Although there is no way to know if the unfortunate New Jersey visitor saw this particular card, he may well have been influenced by similar images that downplay the dangers of Kaua‘i’s waters. If our tourism industry, including photographers and publishers, really cares about visitors, it ought to encourage a more-accurate representation of our island’s hazards. Perhaps cards, posters, brochures, etc., showing romantic portrayal like this one should be recaptioned with warnings like the ones contained in the water-safety video on view at Lihu‘e Airport or those required on tobacco products.

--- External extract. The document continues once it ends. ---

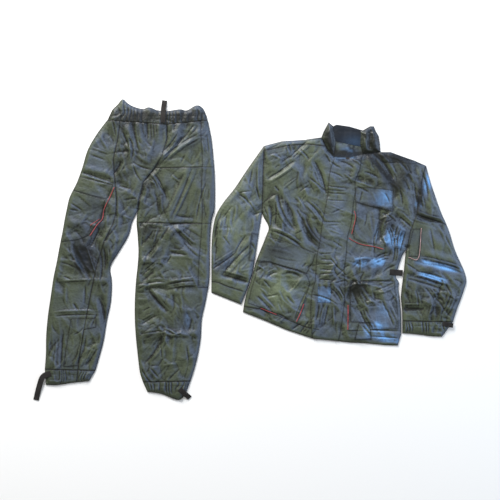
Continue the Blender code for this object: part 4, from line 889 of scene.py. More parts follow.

Some may object that more-realistic images and practical admonitions may frighten visitors away. Yet, which is likely to scare them more, a warning about dangerous beaches or the news of one more drowning? In any case, if such a warning saves one life and spares a family from grief over a lost loved one, is it not worth it?

H.M. Wyeth, Anahola

‘Sadness in Ukraine’

My heart aches today

And it’s just war and

Sadness all day and

Nobody knows it’s painful

But me, oh yes, me

And sadness in our eyes

As our little children cry

All through the cold dark lonely

Night and snow is falling tonight

And a bitter chill in the air

And the worst pain is yet to come

And I want to cry tonight but

I’m holding my baby so tight

And there’s no longer any more

Tears to roll down my sad

Lonely old face and

I’m in a horrible blown-up

Place and it’s just war and

Destruction, disaster and hate

And I’ve sat and cried and I’m

Holding my baby so tight as my

Loved ones died tonight

And Lord Jesus Christ

I want to break

Free and move on

But sadness lives on

And we are drowning in a

River of blood and we

Can’t catch our breath

And a lonely tear rolls down

My baby’s face

We are already dead

In this blown-up, sad, lonely place.